It must be said that Lara Croft’s shoes are not the easiest to fill. The famous female adventurer has been cracking puzzles, swinging on vines and dodging everything from spring-loaded spikes to rolling boulders for over 20 years since the video game first appeared in 1996. What’s more, she has already been immortalized on the big screen by none other than Angelina Jolie.
When the persona is someone that thousands of fans have grown up with and appears as the character and cover girl of different types of entertainment, the challenge is huge. On the one hand, you need to stay true to the massive weight of expectation, yet at the same time, you want to bring something fresh and new to the role, to justify remaking the film in the first place.
Fortunately, in the new version of Tomb Raider, Alicia Vikander manages to balance both, giving us a Lara Croft that is both hard-hitting and vulnerable, an authentic game character but with real personality.
Apparently chosen ahead of the likes of Daisy Ridley, Cara Delevingne and Saoirse Ronan, Vikander makes the role her own, with a mix of hard action and softer emotion that flesh out the two-dimensional woman of the games into a believable human being. What’s more, she manages all this without feeling the need to flesh out her character, leaving the tiny shorts and skin-tight top of the game character behind for more comfortable combat gear.
It’s a performance that captures the current zeitgeist perfectly, with a strong female lead who doesn’t have to be like the boys to succeed. This Lara Croft can be vulnerable, both physically and emotionally, while still getting the job done in some style.
Not only does she do all her stunts, having worked out and muscled up for the role, she is also not afraid to get dirty when she is in action, unlike so many heroines who seem to come out of every situation with perfect hair and makeup.
She may be playing a video game character, but Vikander anchors her role firmly, in reality, getting properly hurt along the way rather than plowing impossibly through without a scratch.
By contrast, her co-stars are sadly rather two dimensional, with her father, played by Dominic West, such a wimp that it’s hard to believe he could possibly have built the company and reputation that he has. Even the main villain, Mathias Vogel, played by Walton Goggins, seems more interested in getting back home to his family than any of the usual motivations like world domination or supreme power.
Tomb Raider will keep the purists happy, with a whole bunch of puzzles and action sequences that are so like the game that you’ll find your thumbs twitching for the jump button as Vikander dodges each swinging spike. Think of an hour-long version of the opening sequence from Raiders of the Lost Ark and you’ve got a good idea of the second half of the film.

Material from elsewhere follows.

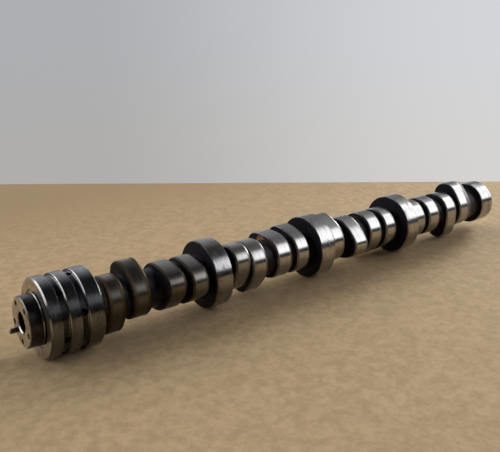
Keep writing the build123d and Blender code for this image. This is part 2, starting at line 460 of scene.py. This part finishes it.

It has divided the critics, however, with some admiring the more subtle strokes of the film compared to your average mindless Marvel mayhem while others have found it a little dull and unadventurous. They both have a point; it does take far too long to get her to the tomb in question, but once there, the action is consistent and gripping.
It remains to be seen whether this reboot has got enough about it to start the new franchise the producers are hoping to reboot. After all, its predecessor struggled to get beyond that difficult second film, despite the best efforts of Jolie and co. But franchise starter or not, Tomb Raider is still well worth your ticket money for Vikander’s performance alone.